Sensory Play covers any exercise and activity that provides stimulation to a child’s senses. Stimuli to the sense of touch, smell, taste, sight, and hearing, as well as anything that engages movement and balance are all considered to be part of a healthy sensory experience.
Essentially, sensory play is limited only by the imagination. Most things, given due synthesis and briefing can be a sensory learning experience for your children, allowing them to connect certain stimuli to objects and materials that become involved in the playtime.
But of course, certain types of play and materials are more appropriate for varying age groups. In this way, sensory play becomes just a bit different as children grow.
For one, sensory play for babies is observing how cartoons move or feeling the cold of ice touch their skin, or hearing flutes as the wind passes through its mechanisms. Sensory play for toddlers, on the other hand, is things like the observation of light and shadow as they are produced by a candle in the dark. Watching colors mix on canvasses and water as they mingle in artworks. For pre-school-aged children, sensory play manifests itself in crafting shapes and playing with kinetic sand, learning, and strumming on guitars.
But generally speaking, the most fundamental way to help most children enjoy sensory experiences is by playing outside with nature, enjoying its colors, seeing the way things move, feeling the textures, hearing the sounds, and smelling all sorts of scents.
Benefits of Sensory Play
Sensory play, through years of research, has been proven to aid child development as the kids grow. This sensory adventure helps kids develop several critical facets that are integral in becoming the best people they can be.
Generally, sensory activities empower children in refining the boundaries of the variety of information that they can process and recognize. It helps them create and fortify connections and associations to sensory information and how the world’s creations interact with one another, allowing them to filter things that are useful and familiarize themselves with cause and effect.
Further, sensory play allows children to become acclimated with what can be considered
‘Normal’ in this world. For example, the gustatory texture of spaghetti may seem odd to kids at first, but through a repetitive sensory experience, they would soon recognize it as ‘normal’ or even preferable. One more instance would be their acclamation to common scents at home, like when they recognize that milk had spoilt or when food had gone bad. These are all aftereffects of sensory play.

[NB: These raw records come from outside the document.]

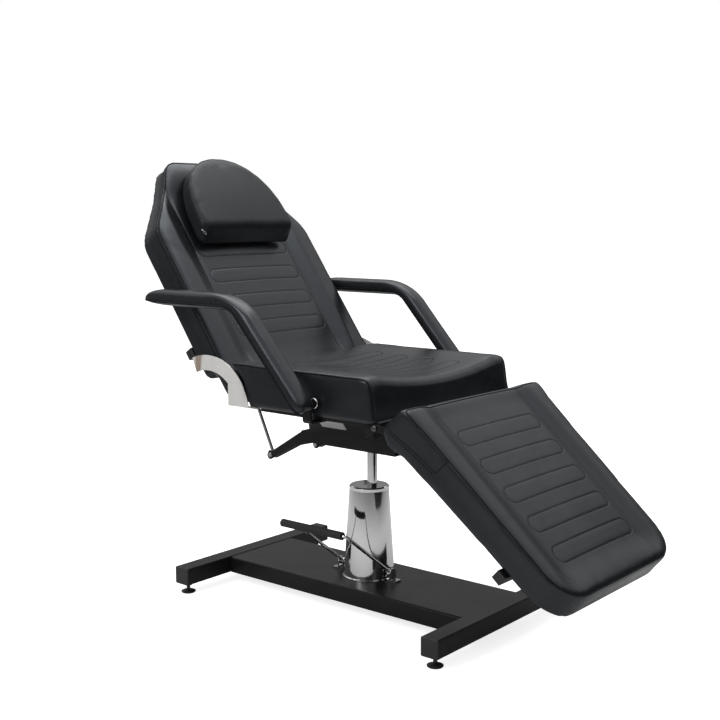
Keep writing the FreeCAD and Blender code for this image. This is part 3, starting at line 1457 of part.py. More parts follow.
doc.recompute()
problems = []
for obj in doc.Objects:
    if "Invalid" in obj.State or "Error" in obj.State:
        problems.append(obj.Label + " failed")
    elif obj.TypeId in ("PartDesign::Pocket", "PartDesign::Groove"):
        before = obj.BaseFeature
        if before is None or before.Shape.isNull():
            problems.append(obj.Label + " has no base")
        elif before.Shape.Volume - obj.Shape.Volume < 1:
            problems.append(obj.Label + " cuts nothing")
for obj in nodes:
    if obj.Shape.isNull() or not obj.Shape.isValid() or not obj.Shape.Solids:
        problems.append(obj.Label + " has no valid shape")
    elif len(obj.Shape.Solids) > 1:
        problems.append(obj.Label + " is in pieces")
for text in problems:
    print("problem:", text)
if problems:
    raise SystemExit("the model has %d problems" % len(problems))

os.makedirs("parts", exist_ok=True)
for obj in nodes:
    obj.Shape.exportStep("parts/%s.step" % obj.Label)
print(len(nodes), "pieces")
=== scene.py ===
import json
import math

import bmesh
import bpy
import numpy as np
from mathutils import Matrix, Vector
from mathutils.bvhtree import BVHTree


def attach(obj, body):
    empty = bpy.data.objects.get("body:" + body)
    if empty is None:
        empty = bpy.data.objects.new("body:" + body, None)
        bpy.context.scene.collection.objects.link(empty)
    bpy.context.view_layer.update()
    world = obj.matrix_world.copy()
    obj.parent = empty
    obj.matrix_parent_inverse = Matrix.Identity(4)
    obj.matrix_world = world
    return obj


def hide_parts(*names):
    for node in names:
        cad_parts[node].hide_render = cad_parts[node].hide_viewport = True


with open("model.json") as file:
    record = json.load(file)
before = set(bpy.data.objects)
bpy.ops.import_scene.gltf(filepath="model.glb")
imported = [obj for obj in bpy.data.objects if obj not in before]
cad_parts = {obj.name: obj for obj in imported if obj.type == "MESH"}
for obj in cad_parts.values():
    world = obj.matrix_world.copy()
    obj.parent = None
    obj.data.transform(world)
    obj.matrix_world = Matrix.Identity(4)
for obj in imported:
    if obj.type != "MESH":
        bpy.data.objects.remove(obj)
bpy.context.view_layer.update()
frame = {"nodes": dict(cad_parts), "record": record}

# Looks of the treatment chair. Pads are shaped in millimetres in their own
# frames (across, along, out of the pad) and put in place in metres.

MM = 0.001
WELT_RADIUS = 2.2 * MM
SIM_FRAMES = 20
scene = bpy.context.scene
CENTRE_Y = 48.0


# Materials

def new_material(name):
    mat = bpy.data.materials.new(name)
    mat.use_nodes = True
    tree = mat.node_tree
    shader = tree.nodes["Principled BSDF"]
    return mat, tree, shader


def node(tree, kind, **values):
    made = tree.nodes.new(kind)
    for key, value in values.items():
        if key in made.inputs:
            made.inputs[key].default_value = value
        else:
            setattr(made, key, value)
    return made


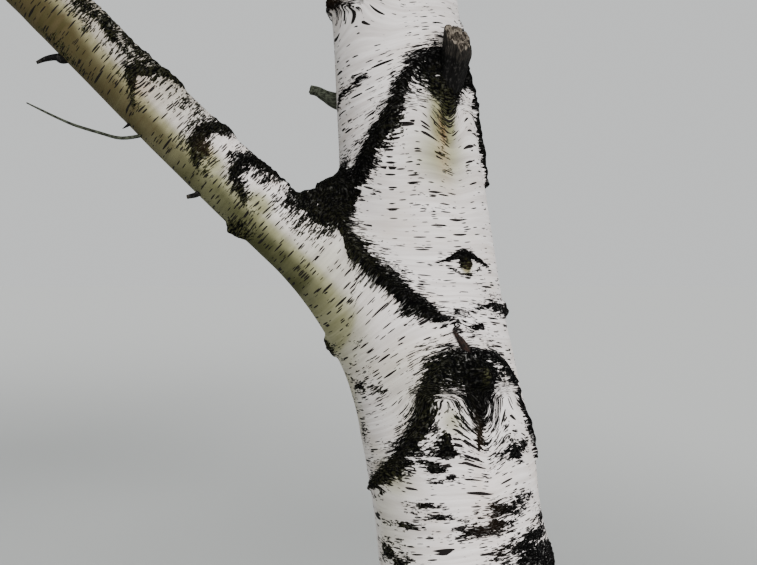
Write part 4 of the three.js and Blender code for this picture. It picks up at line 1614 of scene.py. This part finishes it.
def dead_wood_material():
    """Fibrous dead wood, paler on its broken face, and black, green or brown where the vertex says so."""
    material, tree, surface = new_material("dead wood")
    grain = attribute(tree, "grain", "Vector")
    dark, green, brown, broken = (attribute(tree, name) for name in ("dark", "green", "brown", "broken"))
    fibres = grain_noise(tree, grain, (520, 520, 34))
    rot = grain_noise(tree, grain, (260, 260, 190), detail=4.0)
    wood = mix_colours(tree, fibres.ramp(0.38, 0.70), *DEAD_WOOD)
    wood = mix_colours(tree, fibres.ramp(0.64, 0.74) * rot.ramp(0.48, 0.6), wood, DEAD_FIBRE)
    wood = mix_colours(tree, broken * 0.85, wood, mix_colours(tree, rot.ramp(0.42, 0.66), *BROKEN_WOOD))
    wood = mix_colours(tree, green, wood, mix_colours(tree, rot.ramp(0.35, 0.65), *GREEN_WOOD))
    wood = mix_colours(tree, brown, wood, mix_colours(tree, rot.ramp(0.35, 0.65), *BROWN_WOOD))
    black = mix_colours(tree, rot.ramp(0.5, 0.75), *BLACK_WOOD)
    share = (dark + (rot - 0.5) * 0.8).ramp(0.42, 0.58)
    bump = add_node(tree, "ShaderNodeBump", Strength=0.9, Distance=0.0016, Height=fibres * 1.2 + rot * 0.8)
    plug(tree, surface.inputs["Base Color"], mix_colours(tree, share, wood, black))
    plug(tree, surface.inputs["Roughness"], 0.82)
    plug(tree, surface.inputs["Specular IOR Level"], 0.14)
    plug(tree, surface.inputs["Normal"], bump)
    return material


dead_wood = dead_wood_material()
print("dead wood:", len(dead_wood.node_tree.nodes), "nodes")

# %% The stubs, thorns and twig
stub_upper = stub(
    "stub_upper_broken",
    [trunk_place(44, 1.780, -0.048), trunk_place(44, 1.808, -0.022), trunk_place(42, 1.838, 0.004),
     trunk_place(40, 1.864, 0.022), trunk_place(39, 1.881, 0.031)],
    [0.027, 0.0235, 0.0220, 0.0230, 0.0215], splinters=0.009, slant=(0.55, -0.55, 0), sides=64,
    black_until=0.74)
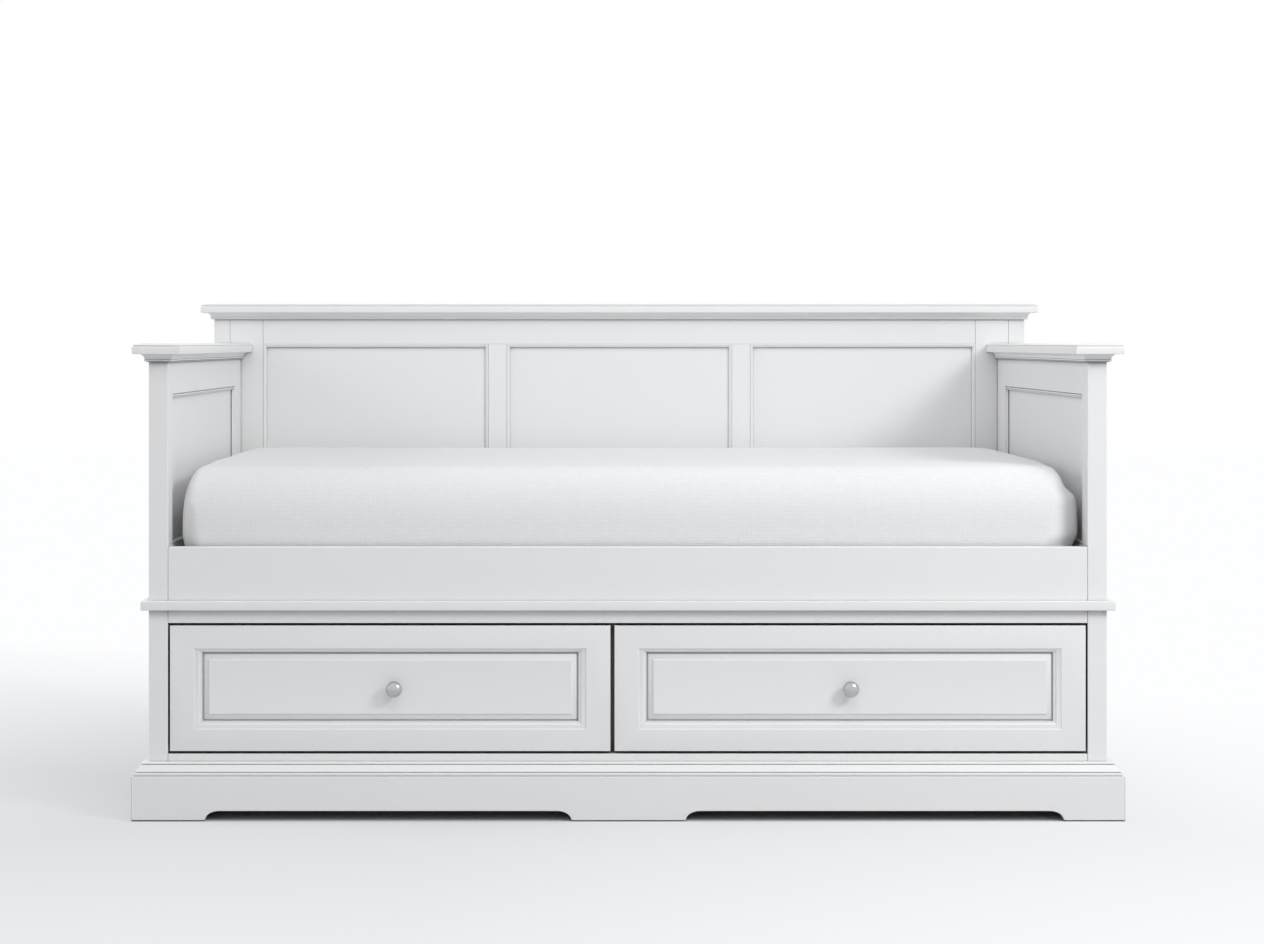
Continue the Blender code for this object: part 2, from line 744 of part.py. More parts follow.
def knob_profile():
    """Radius and reach of the knob's outline, from its foot on the drawer to the middle of its head."""
    head_middle = KNOB_REACH - KNOB_HEAD_DEPTH / 2
    neck = KNOB_NECK_DIAMETER / 2
    foot = KNOB_FOOT_DIAMETER / 2
    foot_top = neck + (foot - neck) * KNOB_FOOT_TOP_SHARE
    start = math.asin(neck / (KNOB_DIAMETER / 2))
    outline = [
        (0, 0),
        (foot, 0),
        (foot, KNOB_FOOT_HEIGHT * KNOB_FOOT_RIM_SHARE),
        (foot_top, KNOB_FOOT_HEIGHT),
    ]
    for i in range(KNOB_HEAD_STEPS + 1):
        turn = start + (math.pi - start) * i / KNOB_HEAD_STEPS
        radius = 0 if i == KNOB_HEAD_STEPS else KNOB_DIAMETER / 2 * math.sin(turn)
        outline.append((radius, head_middle - KNOB_HEAD_DEPTH / 2 * math.cos(turn)))
    return outline


def add_knob(name, across):
    """A turned knob, spun about its own screw's axis."""
    mesh_tool = bmesh.new()
    points = [mesh_tool.verts.new((radius, -reach, 0)) for radius, reach in knob_profile()]
    for start, end in zip(points, points[1:]):
        mesh_tool.edges.new((start, end))
    knob = piece_from(mesh_tool, name, "nickel")
    field_depth = RAISED_PROFILE_SHARES[-1][1] * RAISED_PROFILE_DEPTH
    knob.location = (across, FRONT + field_depth - JOINT_GAP, KNOB_LEVEL)
    spin = knob.modifiers.new("turned", "SCREW")
    spin.axis = "Y"
    spin.steps = KNOB_STEPS
    spin.render_steps = KNOB_STEPS
    spin.use_merge_vertices = True
    spin.merge_threshold = MERGE_DISTANCE
    spin.use_smooth_shade = True
    return knob


def hold(pieces, name, place):
    """An empty on the joint's axis that carries the pieces which move with it."""
    holder = bpy.data.objects.new(name, None)
    PARTS.objects.link(holder)
    holder.location = place
    for piece in pieces:
        piece.parent = holder
        piece.matrix_parent_inverse = Matrix.Translation(place).inverted()


def add_drawer(word, side, knob_shift):
    name = "drawer_" + word
    bay = drawer_bay(side)
    span = front_span(side)
    middle = sum(span) / 2
    pieces = add_drawer_box(name, bay)
    pieces.append(add_drawer_front(name + "_front", span))
    pieces.append(add_knob(name + "_knob", middle + knob_shift))
    add_runners(word, bay)
    hold(pieces, name + "_slide", (middle, FRONT, RUNNER_MIDDLE))


def mattress_lines(half):
    """Where the cage's lines lie across one direction: close together over the two rounded shoulders."""
    straight = half - MATTRESS_SHOULDER
    turn_in = MATTRESS_SHOULDER * math.tan(math.pi / 8)
    inner_spans = MATTRESS_SPANS - MATTRESS_SHOULDER_SPANS
    lines = [-half, -straight - turn_in]
    lines += [straight * (2 * i / inner_spans - 1) for i in range(inner_spans + 1)]
    return [*lines, straight + turn_in, half]


def rounded(point, halves):
    """The point of a box moved onto the same box with rounded edges."""
    straights = [half - MATTRESS_SHOULDER for half in halves]
    core = Vector([max(-limit, min(limit, value)) for value, limit in zip(point, straights)])
    return core + (point - core).normalized() * MATTRESS_SHOULDER


def mattress_point(point, halves):
    """The rounded box with its crown, its drawn-in sides and the cover's fold at the front right."""
    length, width, thickness = halves
    point = rounded(point, halves)
    across, along, up = point.x / length, point.y / width, point.z / thickness
    if up > 0:
        edge = max(abs(across) ** CROWN_POWER_ALONG, abs(along) ** CROWN_POWER_ACROSS)
        point.z -= MATTRESS_CROWN * edge * up
    draw = MATTRESS_DRAW_IN * up * up
    point.x -= draw * across
    point.y -= draw * along
    fold = Vector((length, -width, thickness * MATTRESS_FOLD_LEVEL_SHARE))
    nearness = math.exp(-(((point - fold).length / MATTRESS_FOLD_SPREAD) ** 2))
    point.x += MATTRESS_END_ROOM * MATTRESS_FOLD_SHARE * nearness
    return point


def add_mattress():
    halves = Vector((MATTRESS_LENGTH, MATTRESS_WIDTH, MATTRESS_THICKNESS)) / 2
    lines = [mattress_lines(half) for half in halves]
    mesh_tool = bmesh.new()
    bmesh.ops.create_cube(mesh_tool, size=1)
    bmesh.ops.subdivide_edges(
        mesh_tool, edges=mesh_tool.edges, cuts=MATTRESS_SPANS - 1, use_grid_fill=True
    )
    for corner in mesh_tool.verts:
        steps = [round((value + 0.5) * MATTRESS_SPANS) for value in corner.co]
        corner.co = Vector([line[step] for line, step in zip(lines, steps)])
    for corner in mesh_tool.verts:
        corner.co = mattress_point(corner.co, halves)
    mattress = piece_from(mesh_tool, "mattress", "white_cotton")
    mattress.data.shade_smooth()
    off_centre = MATTRESS_END_ROOM * MATTRESS_SHIFT_SHARE
    middle = RAIL_REAR + MATTRESS_SIDE_ROOM + MATTRESS_WIDTH / 2
    place = Vector((off_centre, middle, SLAT_TOP + JOINT_GAP + MATTRESS_THICKNESS / 2))
    mattress.location = place
    hold([mattress], "mattress_lift", place)


def build_daybed():
    add_posts()
    add_front_rails()
    add_plinth()
    add_base_and_belt_mouldings()
    for word, side in SIDES:
        add_arm(word, side)
    add_back()
    add_cleats()
    add_slat_base()
    add_partition()
    add_drawer("left", -1, LEFT_KNOB_OFF_CENTRE)
    add_drawer("right", 1, 0)
    add_mattress()


clear_scene()
PARTS = new_collection("storage_daybed")
CUTTERS = new_collection("cutters")
build_daybed()
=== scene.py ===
# %% [markdown]
# # A white painted storage daybed
#
# A daybed is a single bed with a back and two arms, so that it also serves as a sofa. This one is
# joiner's work: posts, rails and panels in white satin paint, two drawers under the mattress, and a
# plinth round the foot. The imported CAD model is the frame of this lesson. Each cell below dresses a
# part of it: some pieces only get a finish, and others are made again with finer mouldings, a woven
# cover or rounded slats, in the place that the CAD gives them.

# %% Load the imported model
import math

import bmesh
import bpy
import numpy as np
from mathutils import Matrix, Vector


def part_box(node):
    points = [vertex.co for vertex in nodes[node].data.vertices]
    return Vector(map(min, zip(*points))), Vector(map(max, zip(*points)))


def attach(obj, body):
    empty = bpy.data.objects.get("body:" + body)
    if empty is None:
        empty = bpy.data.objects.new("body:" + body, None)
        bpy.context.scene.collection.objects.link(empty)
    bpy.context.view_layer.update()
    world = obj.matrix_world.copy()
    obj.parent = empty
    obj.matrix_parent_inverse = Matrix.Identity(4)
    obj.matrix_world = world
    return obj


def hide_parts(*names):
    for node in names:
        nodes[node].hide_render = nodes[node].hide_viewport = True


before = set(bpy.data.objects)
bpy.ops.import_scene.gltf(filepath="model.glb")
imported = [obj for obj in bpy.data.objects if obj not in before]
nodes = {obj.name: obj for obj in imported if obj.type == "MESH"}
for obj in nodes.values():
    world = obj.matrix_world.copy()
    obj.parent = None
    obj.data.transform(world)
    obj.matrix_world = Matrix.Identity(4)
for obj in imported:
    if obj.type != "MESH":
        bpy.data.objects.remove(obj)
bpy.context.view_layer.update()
MM = 0.001

# %% [markdown]
# ## The view
#
# The photograph looks straight along the bed's depth from about 4.8 m away, at the height of the
# arms, with the bed low in the picture. A camera that is tilted down would make the posts converge.
# The posts are upright in the photograph, so the camera stays level and its lens is shifted instead,
# which is what an architectural photographer does.

# %% The camera
camera_data = bpy.data.cameras.new("level_camera")
camera_data.lens = 65.2
camera_data.sensor_width = 36
camera_data.shift_x = 0.0415
camera_data.shift_y = -0.1025
camera = bpy.data.objects.new("level_camera", camera_data)
camera.location = (-0.1007, -5.31745, 0.993)
camera.rotation_euler = (math.radians(90), 0, 0)
scene = bpy.context.scene
scene.collection.objects.link(camera)
scene.camera = camera
scene.view_settings.view_transform = "Standard"
print("camera", tuple(camera.location))

# %% [markdown]
# ## Helpers for node trees
#
# Materials and Geometry Nodes are both trees of nodes. Made in a script, a tree is easier to read if
# each line makes one node and says what goes into it. An input is either a socket of another node,
# which is linked, or a plain value, which is typed into the socket.

# %% Make a node, a sum or a group
def fill_socket(tree, socket, value):
    if isinstance(value, bpy.types.NodeSocket):
        tree.links.new(value, socket)
    else:
        socket.default_value = value


def add_node(tree, kind, inputs=None, **settings):
    node = tree.nodes.new(kind)
    for name, value in settings.items():
        setattr(node, name, value)
    for key, value in (inputs or {}).items():
        fill_socket(tree, node.inputs[key], value)
    return node


def calc(tree, operation, *values):
    """The result of one Math node."""
    node = add_node(tree, "ShaderNodeMath", operation=operation)
    for socket, value in zip(node.inputs, values):
        fill_socket(tree, socket, value)
    return node.outputs[0]


def remap(tree, value, low, high, to_low=0.0, to_high=1.0):
    """A value moved from one range to another, and held inside it."""
    inputs = {0: value, 1: low, 2: high, 3: to_low, 4: to_high}
    return add_node(tree, "ShaderNodeMapRange", inputs, clamp=True).outputs[0]


def mix_colours(tree, share, first, second, blend="MIX"):
    node = add_node(tree, "ShaderNodeMix", data_type="RGBA", blend_type=blend)
    for key, value in ((0, share), (6, first), (7, second)):
        fill_socket(tree, node.inputs[key], value)
    return node.outputs[2]


def new_group(name, kind, inputs, outputs):
    """An empty group with named sockets, and its two end nodes."""
    tree = bpy.data.node_groups.new(name, kind)
    for label, socket_kind, value in inputs:
        socket = tree.interface.new_socket(label, in_out="INPUT", socket_type="NodeSocket" + socket_kind)
        if value is not None:
            socket.default_value = value
    for label, socket_kind in outputs:
        tree.interface.new_socket(label, in_out="OUTPUT", socket_type="NodeSocket" + socket_kind)
    return tree, tree.nodes.new("NodeGroupInput").outputs, tree.nodes.new("NodeGroupOutput").inputs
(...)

The use of sensory play assists children by setting expectations for them. As the child nurtures trust and comprehension of certain scents, flavors, textures, sounds, and sceneries and helps build positive and negative pathways in the brain to say it is safe to engage with this certain.
Here are some other benefits of sensory play:
– Helps build connections in the brain and nervous systems
– Guides exercises that help improve fine motor skills
– Serves as a conduit for linguistic learning
– Empowers ‘scientific thinking’ and that helps enhance problem-solving
– Improves critical thinking by developing logical prowess
Sensory Experiences
People, young or old, retain information at optimal levels when they engage their senses. Starting from birth and through to early childhood, children utilize the senses to discover the world around them. They do this by touching, tasting, smelling, seeing, moving, hearing, and many other seemingly basic activities that have a great impact.
These activities provide opportunities for children to actively use their senses to explore their environment through ‘sensory play,’ which is crucial to brain development. Effective and nurturing sensory play, according to studies around the globe, may lead to a child’s capability to understand and process complex learning tasks that guide cognitive growth, language development, gross motor skills, social interaction, and problem-solving skills.
More than just the five senses, sensory play stimulates aspects of cognition that go beyond just the basic sensory experiences. Here are the bodily stimuli that sensory play seeks to enhance:
- Taste – stimulation of the chemical receptors on the tongue
- Touch – stimulation of the sensory receptors in the skin
- Smell – stimulation of chemical receptors in the nose and the body’s upper airways.
- Sight – stimulation of light receptors in the eyes, which the brain interprets into visual objects
- Hearing – the reception of sound through auditory nerves in our ears
- Body Awareness – information that brains gather from stretch receptors inside the muscles and pressure receptors found in joints that enable the body to gain a sense and awareness of where bodies are in certain spaces.
- Balance – stimulation of the vestibular system in the inner ear to inform the body position itself in relation to gravity.
Sensory Play is the active pursuit of consistent stimulation of the body’s senses. There are many studies in existence that would recommend every parent to explore routines that would incorporate the concepts of sensory play to your kids’ early education as they have proven to be helpful and beneficial to child development.